You will be editing a C++ code to introduce parallelism using TBB.  The next cell configures the Cmake package. We can then compile the code using the following cell.

In [None]:
!mkdir -p build; cd build; rm -rf *; cmake -DCMAKE_INSTALL_PREFIX=/opt/SEP/local -DCMAKE_CXX_COMPILER=g++ -DCMAKE_CXX_FLAGS=-fPIC -DgenericIO_DIR=/opt/SEP/lib/cmake ../src

In [None]:
!cd build; make install

We can run the forward serial version of the transform using the following cell.

In [None]:
import LabTBB

test = leena.clone()
op = LabTBB.wavelet2D()
op.forwardTransformS(leena, test)
plt.imshow(test.getNdArray(), cmap="gray")

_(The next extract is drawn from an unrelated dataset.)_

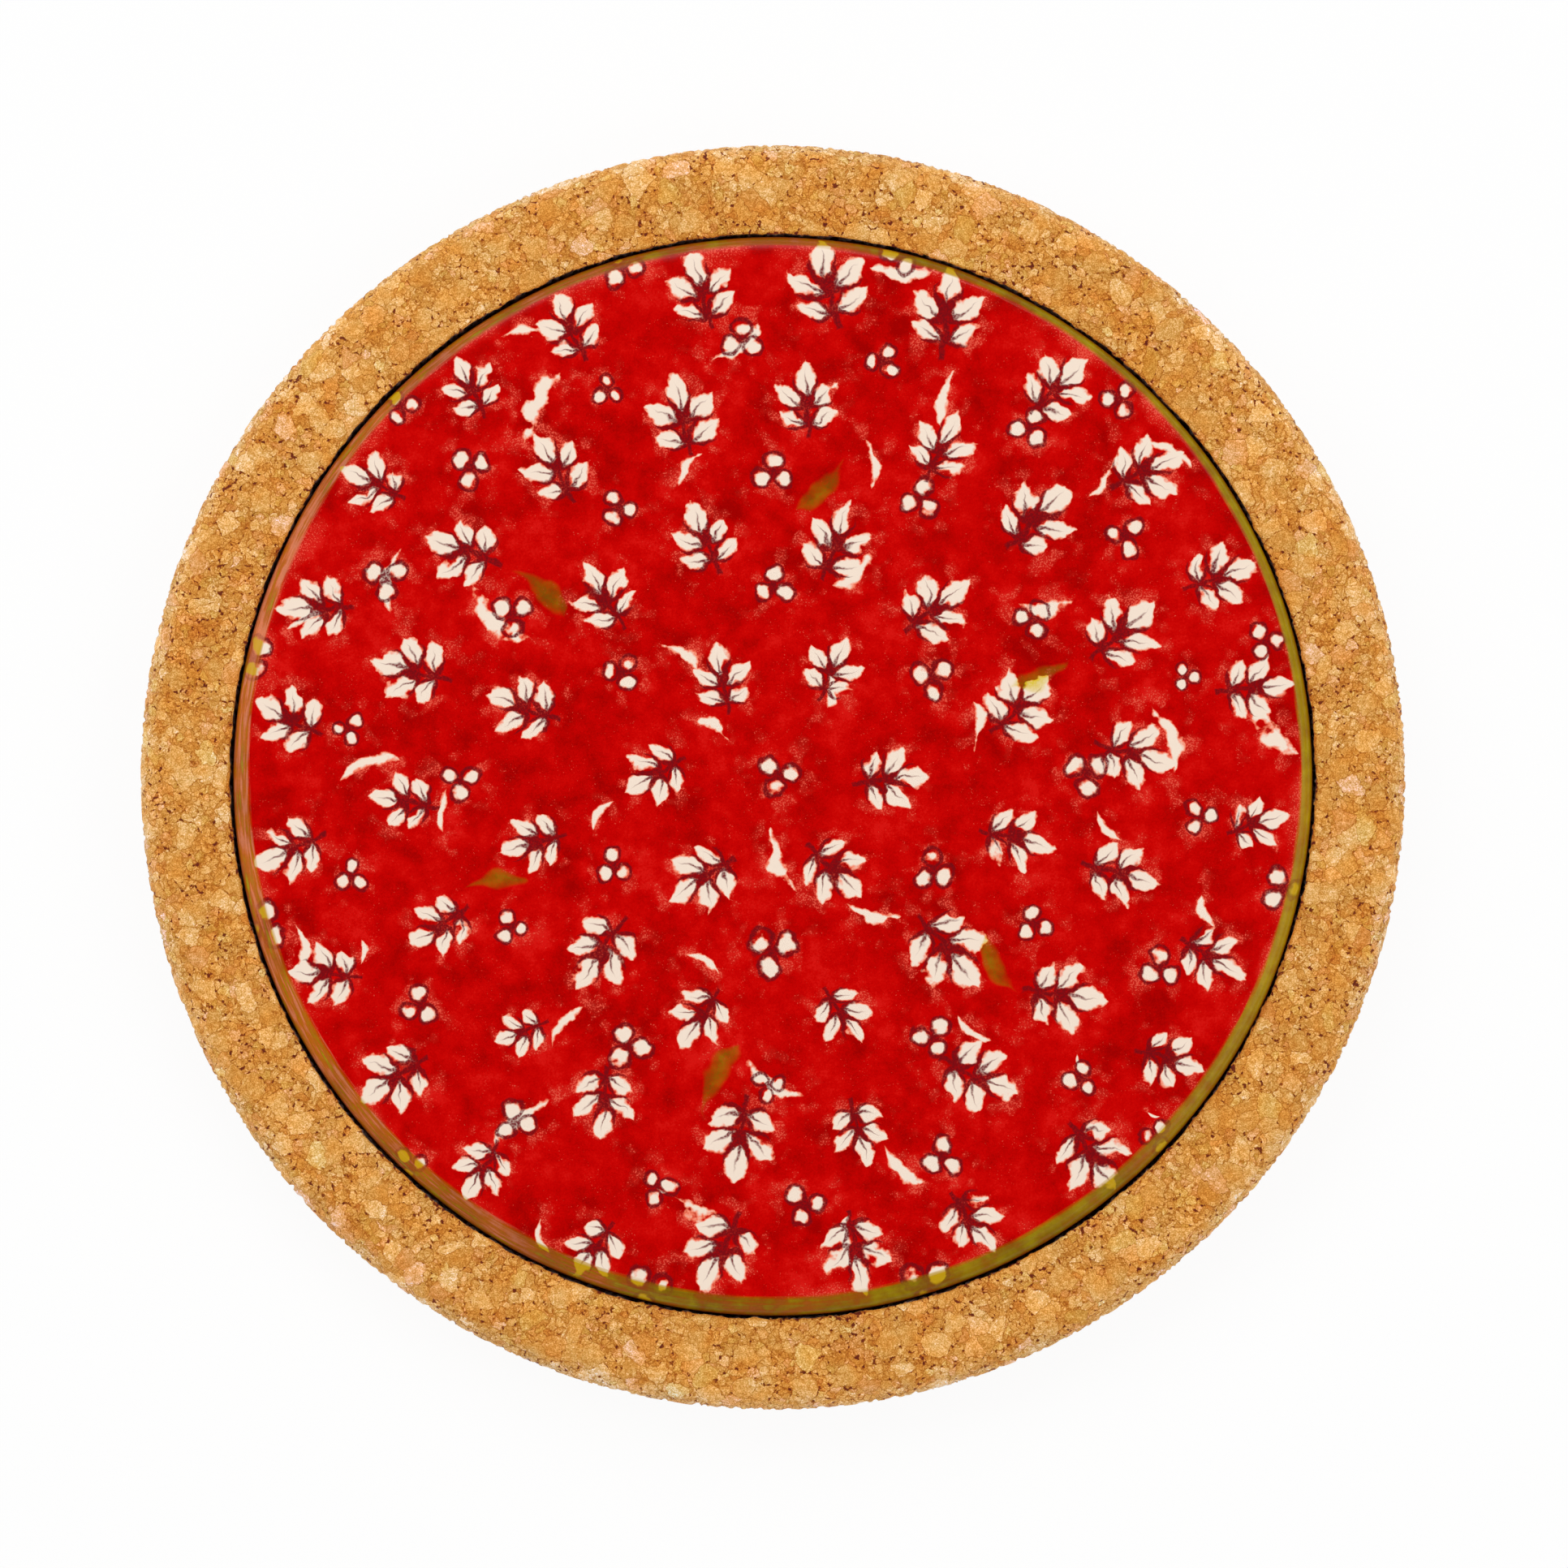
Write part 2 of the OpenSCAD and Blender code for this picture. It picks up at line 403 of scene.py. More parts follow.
    # relief too fine for the mesh, in millimetres: rounded granules, sunk lines and voids, and raised grain
    relief = add("MapRange", smooth, {
        "Value": distance, "From": (0.0, cork["creaseWidth"]), "To": (0.0, cork["creaseBump"])})
    for part, name in ((line, "lineBump"), (grain, "grainBump"), (void, "voidBump")):
        relief = add("Math", timesPlus, {0: part, 1: cork[name], 2: relief})
    bump = add("Bump", {}, {"Strength": 1.0, "Distance": mm, "Height": relief})
    surface = add("BsdfPrincipled", {}, {
        "Base Color": colour, "Roughness": 0.7, "IOR": 1.45, "Specular IOR Level": 0.25,
        "Sheen Weight": 0.2, "Sheen Roughness": 0.3, "Normal": bump})
    add("OutputMaterial", {}, {"Surface": surface})
    return material


corkMesh = turnedMesh("cork_body", corkRings(), wavePocket)
corkPiece = addPiece("cork_body", corkMesh, corkMaterial(), "cork_base")
addReliefModifier(corkPiece)
shaped = corkPiece.evaluated_get(bpy.context.evaluated_depsgraph_get())
corkPiece.data = bpy.data.meshes.new_from_object(shaped)
corkPiece.modifiers.clear()
print("cork made:", len(corkPiece.data.polygons), "faces")


# Tile

tile = {
    "shoulder": 2.0, "backChamfer": 1.0,
    "points": 640, "step": 1.3, "edgeStep": 0.3, "backStep": 8.0,  # round each ring, and ring to ring
    # finished by hand: the top is uneven by dish, and the rim draws in by wobble. Waves of the top are shares
    # of x and of y, length and phase, and those of the rim count and phase
    "dish": 0.05, "topWaves": [(1, 0, 9, 1), (0.6, 1, 11, 2), (1, -0.8, 7, 0)],
    "wobble": 0.12, "rimWaves": [(3, 1), (8, 2), (19, 0)], "rimReach": 0.1,
    "crown": 4.0, "crownDrop": 0.13,  # the top bends down by so much, over so far, before the shoulder
    # stamps stand in rings: radius, number and the turn of the first
    "seed": 4,
    "sprigRings": [(20.0, 6, 0), (40.5, 12, 15), (61.0, 18, 4), (80.5, 24, 9)],
    "berryRings": [(0.0, 1, 0), (30.3, 6, 30), (50.7, 12, 0), (71.0, 18, 14), (87.0, 12, 16.5)],
    "dabRings": [(49.0, 6, 20)],
    "missRings": [(13.0, 3, 50), (32.0, 6, 5), (52.0, 9, 30), (70.0, 13, 12), (85.0, 9, 40)],
    "byHand": (1.0, 14.0, 0.1), "atRandom": (3.0, 70.0, 0.3),  # how far place, turn and size stray
    # leaves of a sprig: centre, turn from upright, and half width and half length
    "tipLeaf": ((0.0, 3.7), 0, (1.8, 3.0)),
    "sideLeaf": ((3.0, 0.85), -52, (1.55, 2.8)),
    "lowLeaf": ((2.7, -2.8), -64, (1.42, 2.5)),
    "stem": (-6.3, 1.2, 0.36),  # lowest and highest point, and half width
    "heart": 0.8, "berryHeart": 0.7, "berry": 1.3, "berrySpread": 2.05,
    # half width and half length, how they bend and how far they stray: missed streaks and olive strokes
    "miss": (1.0, 4.6), "missBend": 0.06, "missStray": (1.4, 1.4, 0.0),
    "dab": (2.4, 6.3), "dabBend": 0.035, "dabStray": (1.5, 1.5, 0.0), "dabTaper": 0.5, "dabMiddle": 0.75,
    # pitch and reach of edges that stray, finer ones, ragged ones, and where the stamp printed short
    "stray": (4.0, 0.65), "fineStray": (1.3, 0.24), "ragged": (1.3, 0.28),
    "short": (4.0, 0.9), "shortFrom": (0.55, 0.75),
    "ground": [(0.33, "#d41410"), (0.42, "#c90604"), (0.5, "#c00202"), (0.58, "#b20201"), (0.68, "#9e0101")],
    "blotchPitch": 8.0, "porePitch": 3.0, "poreShare": 0.4, "grainPitch": 0.35, "grain": 0.24,
    # pale specks: how far from the slip, where in patches, and how far from the rim the red is thin; how the
    # level that shows as a speck falls with that; and a thin wash where it is thinnest
    "nearSlip": 4.5, "nearLeast": 0.25, "holePitch": 2.8, "holeFrom": (0.44, 0.65),
    "rimFrom": (6.0, 2.0), "rimThin": (1.0, 2.0), "rimBlotch": -3.0,
    "speck": "#e2503e", "speckPitch": 0.27, "speckLevel": (0.78, 0.43), "speckSoft": (-0.04, 0.12),
    "wash": {"From": (0.25, 1.0), "To": (0.0, 0.2)},
    "slip": "#f2dfcd", "slipEdge": "#f47c5c", "slipSoft": (-0.11, 0.1), "slipFull": 0.42,
    # plum lines, whose outline runs a little outside the edge of the slip
    "plumOnRed": "#760e14", "plumOnSlip": "#701822", "plumWidth": 0.6, "plumOutside": 0.15,
    "plumSoft": (-0.15, 0.15), "printPitch": 0.32, "printLoad": {"From": (0.32, 0.58), "To": (0.6, 0.98)},
    "olive": [(0.38, "#90640a"), (0.5, "#865606"), (0.62, "#784c08")], "oliveOnSlip": "#d9bd08",
    "oliveSoft": (-0.04, 0.3), "oliveLoad": {"From": (0.0, 0.75), "To": (0.3, 0.92)},
    "oliveGrain": {"From": (0.3, 0.6), "To": (0.75, 1.0)},
    # band on the shoulder: its hue ramp, hairs of the brush (turns round, pitch across, pull on the edge),
    # and how its hue and tone change with x and y, which run from -1 to 1 round the rim
    # the palest, pinkish stop, which only streaks at the left reach, is a painted highlight; the other stops
    # are the band's own colours
    "band": [(0.3, "#a28a00"), (0.4, "#9c7400"), (0.48, "#aa5c00"), (0.56, "#b85c18"), (0.68, "#cc744e")],
    "bandWidth": 2.0, "bandOff": (0.27, 0.8), "bandSoft": (-0.3, 0.5),
    "hairs": (12.0, 2.6, 0.9), "bandDrift": 1.6, "driftShare": {"From": (-0.8, 0.2), "To": (0.45, 0.85)},
    "hueSwing": {"From": (-0.6, 0.9), "To": (1.8, 0.5)}, "hueAcross": -0.12, "hueMiddle": 0.47,
    "bandTone": {"From": (0.35, 0.65), "To": (1.14, 0.82)},
    "bandShade": {"From": (0.4, 1.0), "To": (1.0, 0.72)},
    "bandOnSlip": "#c8a00c", "overSlip": 0.8, "overPlum": 0.4,
    # the line at the band's outside: partly its own colour, partly painted shade towards the gap
    "bandEdgeShade": "#a8480e", "lineFrom": (0.5, 0.1), "edgeShadeShare": 0.7,
    "biscuit": "#c99a72", "glazeEnds": (2.0, 3.0),  # bare clay, and the height at which the glaze ends
    "glazeRough": (0.12, 0.3), "clayRough": 0.8, "peelPitch": 5.0, "peel": 0.05, "slipRise": 0.25,
}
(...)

In this display the result of the low-low transform is displayed in the top-left, high-low is in the top right,
low-high in the bottom left, and the high-high in the bottom right. Note how most of the energy is in the top-left panel. 

We can now run the inverse channel and recover the image.

In [None]:
%matplotlib inline

leena2 = leena.clone()
op.inverseTransformS(test, leena2)
plt.imshow(leena2.getNdArray(), cmap="gray")

To get a good estimate of the execution speed let's make 256 copies of our image.

In [None]:
%matplotlib inline
leenaBig = SepVector.getSepVector(Hypercube.hypercube(ns=[512*16,512*16]))
leenaWave = leenaBig.clone()
leenaBigOut = leenaBig.clone()

def bigMap(sm, bg):
    big = bg.getNdArray()
    small = sm.getNdArray()
    for i4 in range(16):
        for i3 in range(16):
            for i2 in range(512):
                for i1 in range(512):
                    big[i4*512+i2][i3*512+i1] = small[i2][i1]

bigMap(leena, leenaBig)
plt.imshow(leenaBig.getNdArray(), cmap="gray")

Now let's run the forward to see how fast it is.

In [None]:
%%time

op.forwardTransformS(leenaBig,leenaWave)

# Assignment

Your job is to parallelize the C++ code using TBB. You should test and report the speeds. Test it with
outer loop parallelism (easy), inner loop paralleilsm (harder), and parallelizing both loops.  

The machine you are working on has 24 cores and has a parallel bandwidth of 72 GB/s. Remake the roofline model from the **Roofline** lab. Figure out the new crossing point between memory-bandwidth limited and flops limited.

Calculate how close you got to optimal performance and speculate how you could have done better.